"unrecognized input" after upgrade #208

Open danabr opened 1 month ago

danabr commented 1 month ago


I recently upgraded from FsLexYacc 10.0 to the latest 11.3.0. After the upgrade, parsing a comment line // ä now fails with "unrecognized input". I have made no changes to the lexer or parser options, nor to the parser or lexer definitions.

Repro steps

I have managed to create a small-ish reproducer:


%token EOF
%token <string*FSharp.Text.Lexing.Position> IDENTIFIER

%start top
%type <string> top


top: EOF { "hello" }


module Lexer

open FSharp.Text.Lexing
open Parser

let lexeme lexbuf = LexBuffer<char>.LexemeString lexbuf


let alpha = ['a' - 'z' 'A' - 'Z']
let swe = ['ä' 'Ä' 'ö' 'Ö' 'å' 'Å' ]
let letter = alpha | swe
let ident = letter+
let newline = ('\n' | "\r\n" )

rule token = parse
| "//"           { commentline lexbuf.StartPos lexbuf }
| ident          { IDENTIFIER(lexeme lexbuf, lexbuf.StartPos) }
| newline        { token lexbuf }
| eof            { EOF }
| _              { failwith "unknown token" }

and commentline p = parse
| newline        { token lexbuf }
| eof            { EOF }
| _              { commentline p lexbuf }


open Parser
open Lexer

let input = "// ä"
let lexbuf = FSharp.Text.Lexing.LexBuffer<_>.FromString input
let result = Parser.top Lexer.token lexbuf

printfn "%s" result


<Project Sdk="Microsoft.NET.Sdk">

    <PackageReference Include="FsLexYacc.Runtime" Version="11.3.0" />
    <PackageReference Include="FsLexYacc" Version="11.3.0" />

    <FsLex Include="Lexer.fsl">
    <FsYacc Include="Parser.fsy">
      <OtherFlags>--module Parser</OtherFlags>
    <Compile Include="Parser.fs" />
    <Compile Include="Lexer.fs" />
    <Compile Include="Program.fs" />

Expected behavior

When running the program above with dotnet run the output should be "hello".

Actual behavior

We get an exception with the stacktrace:

Unhandled exception.
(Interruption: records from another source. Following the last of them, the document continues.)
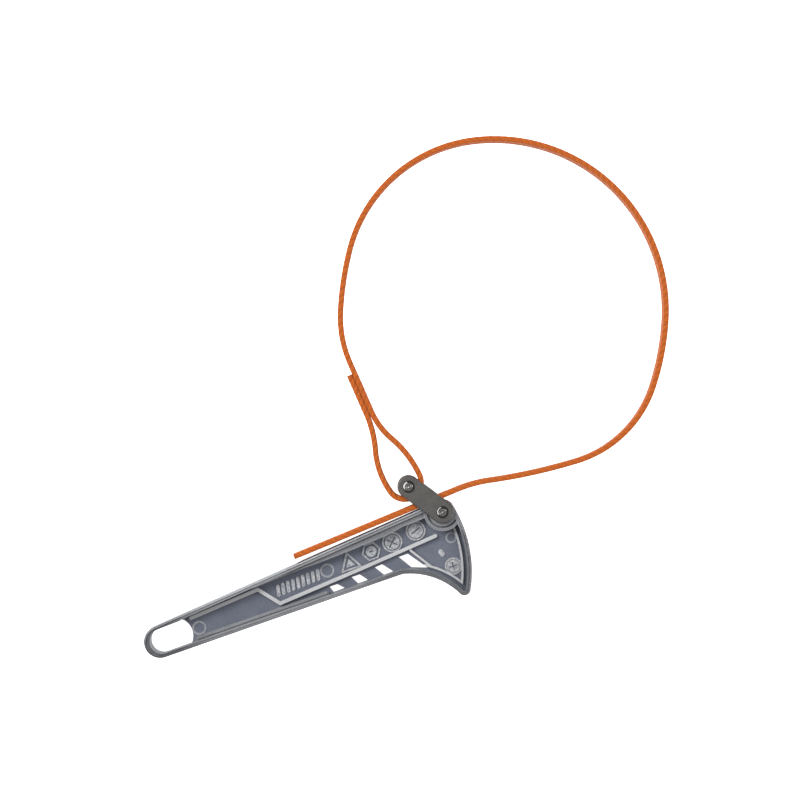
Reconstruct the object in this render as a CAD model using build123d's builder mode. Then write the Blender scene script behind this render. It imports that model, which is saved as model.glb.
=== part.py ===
from build123d import *
from math import atan2, cos, degrees, hypot, pi, radians, sin
import os

# Strap wrench for oil filters, lying on its side.
# Origin: centre of the strap loop's gripping arc, at mid width.
# +X runs along the handle towards its head, +Y from the handle to the far side
# of the loop, +Z is the side that faces up. All lengths are in millimetres.

# Driving dimensions: webbing
strap_width = 22.0
strap_thickness = 2.5
strap_half = strap_thickness / 2
span_gap = 0.35  # slit between two spans where the webbing bends
grip_radius = 77.0  # middle of the webbing's thickness
grip_start = 78.0  # polar angle where the gripping arc begins, in degrees
grip_turn = -100.25
shoulder = (79.0, -69.0)  # each stretch is its length and its turn to the left
flank = (28.2, -11.4)
knee = (23.8, -26.6)
lap_free = 5.0  # single webbing between the last hinge line and the sewn lap
lap_length = 18.5
lap_spacing = strap_thickness - 0.05  # sewn layers press into each other
inner_parting = (15.8, 26.1)
outer_parting = (17.5, -19.2)
loop_centre = (-63.04, -60.1)  # the loose turn round the eye pin
loop_radius = 7.59
stitch_rows = 6
stitch_count = 6
stitch_length = 2.1
stitch_pitch = 2.8
stitch_width = 0.7
stitch_height = 0.35
heel_out = (30.0, -14.63)
heel_in = (49.63, -54.93)
floor_stretch = (40.06, -8.75)
entry_stretch = (15.0, 14.32)
lead_in = 11.0  # straight webbing before the joint between the link plates
tail_length = 68.5

# Driving dimensions: link
pivot = (-51.0, -78.2)
eye_axis = (-61.8, -62.6)
plate_radius = 5.0
plate_thickness = 2.5
plate_edge = 0.5
plate_sink = 0.35  # chamfer of each pin hole, on the outer face
plate_inner = strap_width / 2 + 0.4
plate_outer = plate_inner + plate_thickness
pin_radius = 2.4
pin_strip = 0.62  # spring steel that each pin is rolled from
pin_gap = 0.2
pin_chamfer = 0.45  # round the pin's ends
pin_recess = 0.15  # pin ends below the plates' outer faces

# Driving dimensions: handle casting
casting_half = strap_width / 2
overrun = 1.0  # how far cuts run past the casting's faces
casting_reach = 200.0  # more than the casting's length
web_half = 2.6
ledge_half = 9.0
rib_half = 5.0
relief_half = 3.3
ejector_half = 3.0
rim = 2.0
rim_groove = (0.95, 1.5)  # fine groove on the rim: its two insets
rim_groove_depth = 0.7
bore_clearance = 0.05
ring_centre = (-189.6, -92.7)
ring_radius = 7.3
ring_back_way = 185.0  # polar angles on the ring, in degrees
ring_bottom_way = 270.0
belly_end = (-77.0, -98.8)  # lower edge of the handle, where the heel begins
heel_bend = (-64.8, -104.3)
heel_end = (-55.6, -114.9)
tip_bottom = (-52.9, -116.9)
tip_front = (-50.3, -115.4)
front_bulge = (-44.1, -89.0)
front_end = (-45.8, -76.0)
boss_radius = 6.2
crown = (-51.5, -72.77)  # where the upper edge meets the head
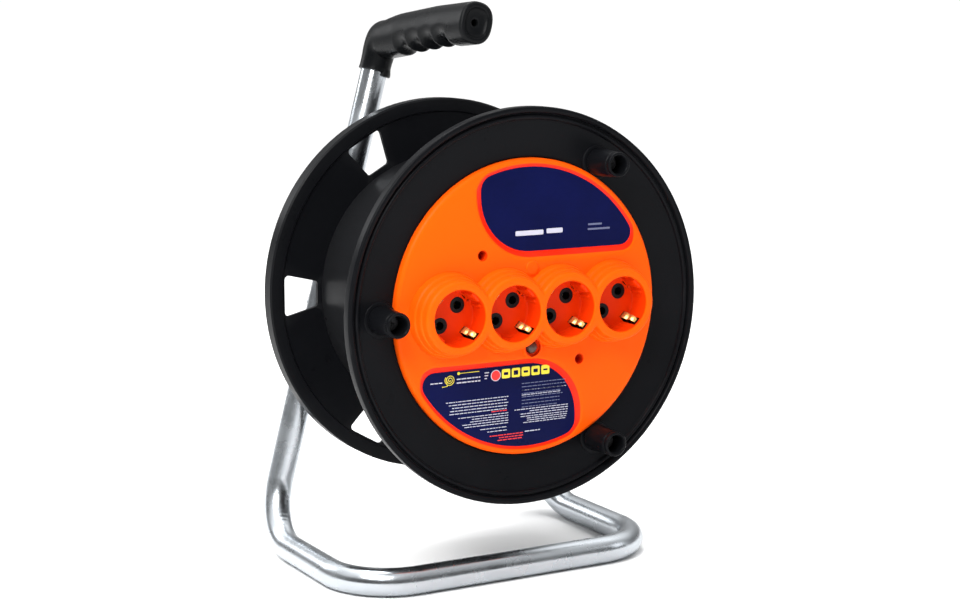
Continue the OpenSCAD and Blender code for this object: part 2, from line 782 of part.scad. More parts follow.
module live_bus() { color("#c9a24a") on_axis() bus(1); }
module neutral_bus() { color("#c9a24a") on_axis() bus(-1); }

// The earth strip runs behind the row, with two spring arms that reach into each recess
module earth_strip() {
    arm_w = 4.4;
    clip_w = 0.9;
    tip_h = floor_h + 9;
    color("#d8b25a") on_axis() difference() {
        union() {
            translate([-row_half - 6, -2.2, strip_h - clip_w]) cube([terminal_x + 4 + row_half + 6, 4.4, clip_w]);
            at_sockets() at_clips() {
                translate([0, -arm_w / 2, strip_h - clip_w]) cube([clip_r + clip_w, arm_w, clip_w]);
                translate([clip_r, -arm_w / 2, strip_h - clip_w])
                    cube([clip_w, arm_w, tip_h - 3 - strip_h + clip_w]);
                translate([clip_r, -arm_w / 2, tip_h - 3.4]) rotate([0, -28, 0])
                    cube([clip_w, arm_w, 3.8]);
            }
        }
        translate([terminal_x, 0, strip_h - 5]) cylinder(r = terminal_screw[0] + hole_gap, h = 10);
    }
}

module terminal_screws() {
    off = pin_r * sin(45);
    color("#8f949a") on_axis() {
        for (s = [-1, 1]) translate([terminal_x, s * off, bus_front_h - bus_w])
            mirror([0, 0, 1]) pan_screw(terminal_screw, 4);
        translate([terminal_x, 0, strip_h - 0.9]) mirror([0, 0, 1]) pan_screw(terminal_screw, 3);
    }
}

cutout_half_w = 8;
cutout_front_h = -5.2;
cutout_back_h = cutout_front_h - 26;
cutout_low = reset_y - 12;
cutout_high = reset_y + 8;

module thermal_cutout() {
    color("#2b2d30") on_axis() difference() {
        union() {
            translate([reset_x - cutout_half_w, cutout_low, cutout_back_h])
                cube([2 * cutout_half_w, cutout_high - cutout_low, cutout_front_h - cutout_back_h]);
            translate([reset_x, reset_y, 0]) pipe(reset_hole_r - 0.2, 0, cutout_front_h - 1, -1.2);
        }
        translate([reset_x, reset_y, cutout_front_h - 10]) cylinder(r = 3.2 + run_gap, h = 30);
    }
}

// A flat brass link from the cut-out to the live bar
module cutout_link() {
    link_w = 1;
    x = reset_x - 2.5;
    back = cutout_back_h - link_w - 0.1;
    top = pin_r * sin(45) - 1;
    color("#c9a24a") on_axis() {
        translate([x, cutout_low + 4, back]) cube([5, top - cutout_low - 4, link_w]);
        translate([x, top - link_w, back])
            cube([5, link_w, bus_front_h - bus_w - back - 0.05]);
    }
}

// The domed reset button stands out when the cut-out trips
module reset_button() {
    stem_r = 3.2;
    color("#8d8f90") on_axis() translate([reset_x, reset_y, 0]) rotate_extrude() polygon([
        [0, cutout_front_h - 5], [stem_r, cutout_front_h - 5], [stem_r, -0.9], [4.1, -0.9],
        [4.1, 2.2], [3.4, 3.6], [2, 4.6], [0, 5]
    ]);
}

frame_tube();
handle_grip();
handle_screw();
leg_end_plug();
bearing_plate();
plate_bolts();
plate_nuts();
axle_bolt();
axle_lock_nut();
axle_spacer();
axle_washers();
axle_end_nut();
rear_flange();
drum_shell();
front_flange();
hub_bushes();
flange_screws();
front_panel();
panel_screws();
contact_block_1();
contact_block_2();
contact_block_3();
contact_block_4();
live_bus();
neutral_bus();
earth_strip();
terminal_screws();
thermal_cutout();
cutout_link();
reset_button();
label_upper();
label_lower();
cable_inlet();
knob_1();
knob_2();
knob_3();
knob_screws();
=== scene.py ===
import json
import math

import bpy
import bmesh
import numpy as np
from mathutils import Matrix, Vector
from mathutils.geometry import delaunay_2d_cdt


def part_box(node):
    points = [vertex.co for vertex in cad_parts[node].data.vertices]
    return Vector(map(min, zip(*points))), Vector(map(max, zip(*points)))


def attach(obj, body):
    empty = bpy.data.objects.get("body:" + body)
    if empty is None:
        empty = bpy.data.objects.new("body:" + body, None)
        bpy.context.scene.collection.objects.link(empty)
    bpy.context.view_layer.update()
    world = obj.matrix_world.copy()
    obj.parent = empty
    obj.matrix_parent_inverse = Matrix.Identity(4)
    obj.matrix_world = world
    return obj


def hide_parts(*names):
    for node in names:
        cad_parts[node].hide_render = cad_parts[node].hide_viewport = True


# Lengths are millimetres unless a name says otherwise. Local coordinates on the reel are x to the
# right, y up from the axle and h forward of the front flange's rim.
MM = 0.001

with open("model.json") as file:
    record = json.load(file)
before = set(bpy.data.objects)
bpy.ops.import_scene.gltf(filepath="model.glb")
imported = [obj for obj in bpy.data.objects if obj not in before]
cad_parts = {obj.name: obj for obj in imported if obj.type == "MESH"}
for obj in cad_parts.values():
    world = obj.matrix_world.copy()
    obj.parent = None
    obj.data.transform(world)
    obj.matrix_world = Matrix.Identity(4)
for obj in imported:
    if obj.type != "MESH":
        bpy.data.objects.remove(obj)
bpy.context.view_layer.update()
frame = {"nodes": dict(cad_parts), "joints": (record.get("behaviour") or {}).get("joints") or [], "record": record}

# ---- sizes shared with the CAD ----
AXIS_Z = next(j for j in frame["joints"] if j["name"] == "reel_spin")["pos_m"][2] / MM
MOUTH_H = 18.5
RIM_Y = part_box("front_panel")[0].y / MM + MOUTH_H
PITCH = 43.6
SOCKET_XS = [(i - 1.5) * PITCH for i in range(4)]
RECESS_R = 19.75
FLOOR_H = 1.0
PANEL_R = (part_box("front_panel")[1].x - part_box("front_panel")[0].x) / 2 / MM
SEAT_R = PANEL_R + 0.3
FLANGE_R = (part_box("front_flange")[1].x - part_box("front_flange")[0].x) / 2 / MM
KNOB_R = SEAT_R + 9.9
KNOB_ANGLES = (180, 60, -60)
RESET = (0.0, -27.5)
BADGE = (0.0, 28.3)
SCREW_HOLES = [(55.5 * math.cos(a), 55.5 * math.sin(a)) for a in (math.radians(135), math.radians(-45))]
LABEL_H = -2.2
TUBE_R = 10.0
LEG_LEAN = math.radians(15)


# ---- mesh helpers ----

class Shape:
    """Vertices and faces that several helpers add to."""

    def __init__(self):
        self.v, self.f, self.m = [], [], []

    def add(self, verts, faces, slot=0):
        base = len(self.v)
        self.v.extend(map(tuple, verts))
        self.f.extend([tuple(base + i for i in f) for f in faces])
        self.m.extend([slot] * len(faces))

    def skin(self, loops, slot=0, wrap=False, closed=True, keep=None):
        """Quads between rows of points. closed joins a row's ends, wrap joins the last row to the first."""
        loops = np.asarray(loops, float)
        k, n = loops.shape[:2]
        faces = []
        for i in range(k if wrap else k - 1):
            for j in range(n if closed else n - 1):
                if keep is None or keep(i, j):
                    a, b = i * n, (i + 1) % k * n
                    faces.append((a + j, a + (j + 1) % n, b + (j + 1) % n, b + j))
        self.add(loops.reshape(-1, 3), faces, slot)

    def cap(self, loop, slot=0):
        self.add(loop, [tuple(range(len(loop)))], slot)


def on_reel(points):
    """Local reel coordinates to the row frame, in metres."""
    p = np.asarray(points, float)
    return np.column_stack((p[:, 0], RIM_Y - p[:, 2], AXIS_Z + p[:, 1])) * MM


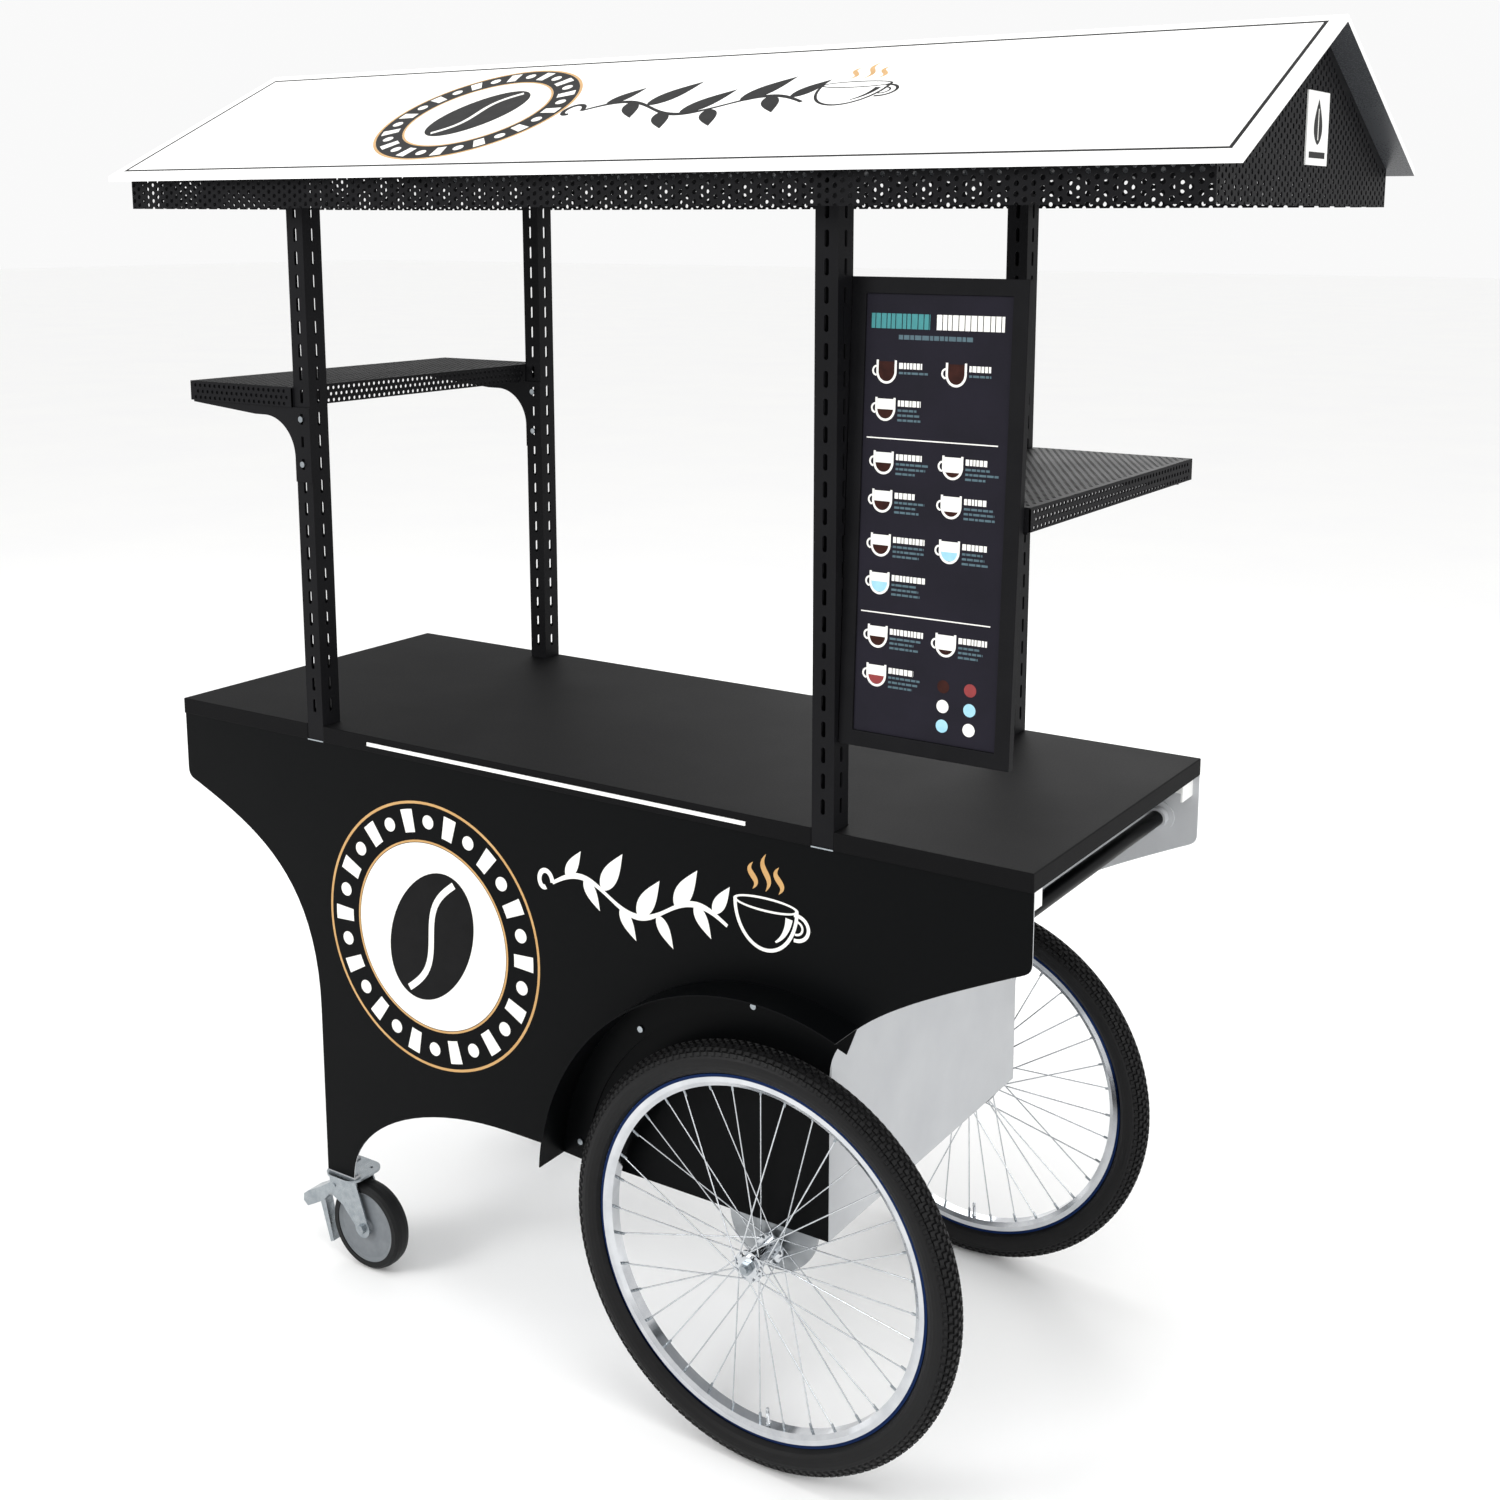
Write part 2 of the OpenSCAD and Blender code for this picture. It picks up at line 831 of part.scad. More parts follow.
module hub_front() { hub(-wheel_y); }
module hub_rear() { hub(wheel_y); }
module spokes_front() { spokes(-wheel_y); }
module spokes_rear() { spokes(wheel_y); }
module rim_front() { rim(-wheel_y); }
module rim_rear() { rim(wheel_y); }
module tyre_front() { tyre(-wheel_y); }
module tyre_rear() { tyre(wheel_y); }

// ---- vendor side doors ----

leaf_w = door_span / 2 - door_gap - 1;

// one leaf with its two hinge knuckles, drawn for the left side
module door_leaf() {
    difference() {
        span([door_x0 + door_gap, panel_y - 16, door_z0 + 2],
            [door_x0 + door_gap + leaf_w, panel_y, door_z0 + door_height - 2]);
        span([door_x0 + door_gap + leaf_w - 78, panel_y - 1, door_z0 + door_height / 2 - 60],
            [door_x0 + door_gap + leaf_w - 12, panel_y + 1, door_z0 + door_height / 2 + 60]);
    }
    for (z = [door_z0 + 60, door_z0 + door_height - 60]) {
        span([door_x0 + door_gap + 4, panel_y, z - 10], [door_x0 + 34, panel_y + 2, z + 10]);
        translate([door_x0, hinge_y, z - 10])
            difference() {
                union() {
                    cylinder(d = 9, h = 20);
                    translate([0, -5, 0])
                        cube([door_gap + 5, 2, 20]);
                }
                translate([0, 0, -1])
                    cylinder(d = 5.1, h = 22);
            }
    }
}

module mirror_door() {
    translate([door_x0 + door_x1, 0, 0])
        scale([-1, 1, 1])
            children();
}

module door_left() {
    color("#202022")
        door_leaf();
}

module door_right() {
    color("#202022")
        mirror_door()
            door_leaf();
}

// fixed knuckles, leaves and pins, both sides
module door_hinges() {
    color("#b9bcbf")
        for (side = [0, 1])
            translate([side * (door_x0 + door_x1), 0, 0])
                scale([side > 0 ? -1 : 1, 1, 1])
                    for (z = [door_z0 + 60, door_z0 + door_height - 60]) {
                        span([door_x0 - 22, panel_y, z - 22], [door_x0 - 5.2, panel_y + 2, z + 22]);
                        for (k = [-1, 1])
                            translate([door_x0, hinge_y, z + k * 16.3 - 6])
                                union() {
                                    cylinder(d = 9, h = 12);
                                    translate([-6, -5, 0])
                                        cube([6, 2, 12]);
                                }
                        translate([door_x0, hinge_y, z - 22.3])
                            cylinder(d = 5, h = 44.6);
                    }
}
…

System.Exception: unrecognized input
   at FSharp.Text.Lexing.LexBuffer`1.EndOfScan() in /home/runner/work/FsLexYacc/FsLexYacc/src/FsLexYacc.Runtime/Lexing.fs:line 128
   at FSharp.Text.Lexing.UnicodeTables.scanUntilSentinel(LexBuffer`1 lexBuffer, Int32 state) in /home/runner/work/FsLexYacc/FsLexYacc/src/FsLexYacc.Runtime/Lexing.fs:line 448
   at Lexer.commentline(Position p, LexBuffer`1 lexbuf) in C:\cygwin64\home\daab\dev\FsLexYaccRepro\Lexer.fs:line 81
   at Lexer.token(LexBuffer`1 lexbuf) in C:\cygwin64\home\daab\dev\FsLexYaccRepro\Lexer.fs:line 18
   at Program.result@6.Invoke(LexBuffer`1 lexbuf)
   at FSharp.Text.Parsing.Implementation.interpret[tok,a](Tables`1 tables, FSharpFunc`2 lexer, LexBuffer`1 lexbuf, Int32 initialState) in /home/runner/work/FsLexYacc/FsLexYacc/src/FsLexYacc.Runtime/Parsing.fs:line 346
   at FSharp.Text.Parsing.Tables`1.Interpret[char](FSharpFunc`2 lexer, LexBuffer`1 lexbuf, Int32 startState) in /home/runner/work/FsLexYacc/FsLexYacc/src/FsLexYacc.Runtime/Parsing.fs:line 498
   at Parser.engine[a](FSharpFunc`2 lexer, LexBuffer`1 lexbuf, Int32 startState) in C:\cygwin64\home\daab\dev\FsLexYaccRepro\Parser.fs:line 111
   at Parser.top[a](FSharpFunc`2 lexer, LexBuffer`1 lexbuf) in C:\cygwin64\home\daab\dev\FsLexYaccRepro\Parser.fs:line 113
   at <StartupCode$FsLexYaccRepro>.$Program.main@() in C:\cygwin64\home\daab\dev\FsLexYaccRepro\Program.fs:line 6

Note that parsing the input "// a" works fine. Also, parsing works if I remove ä from swe in Lexer.fsl.

danabr commented 1 month ago

Bisection indicates that the regression was introduced with 48ec571 (break out core domain logic and generation into core libraries (#144), 2021-01-27).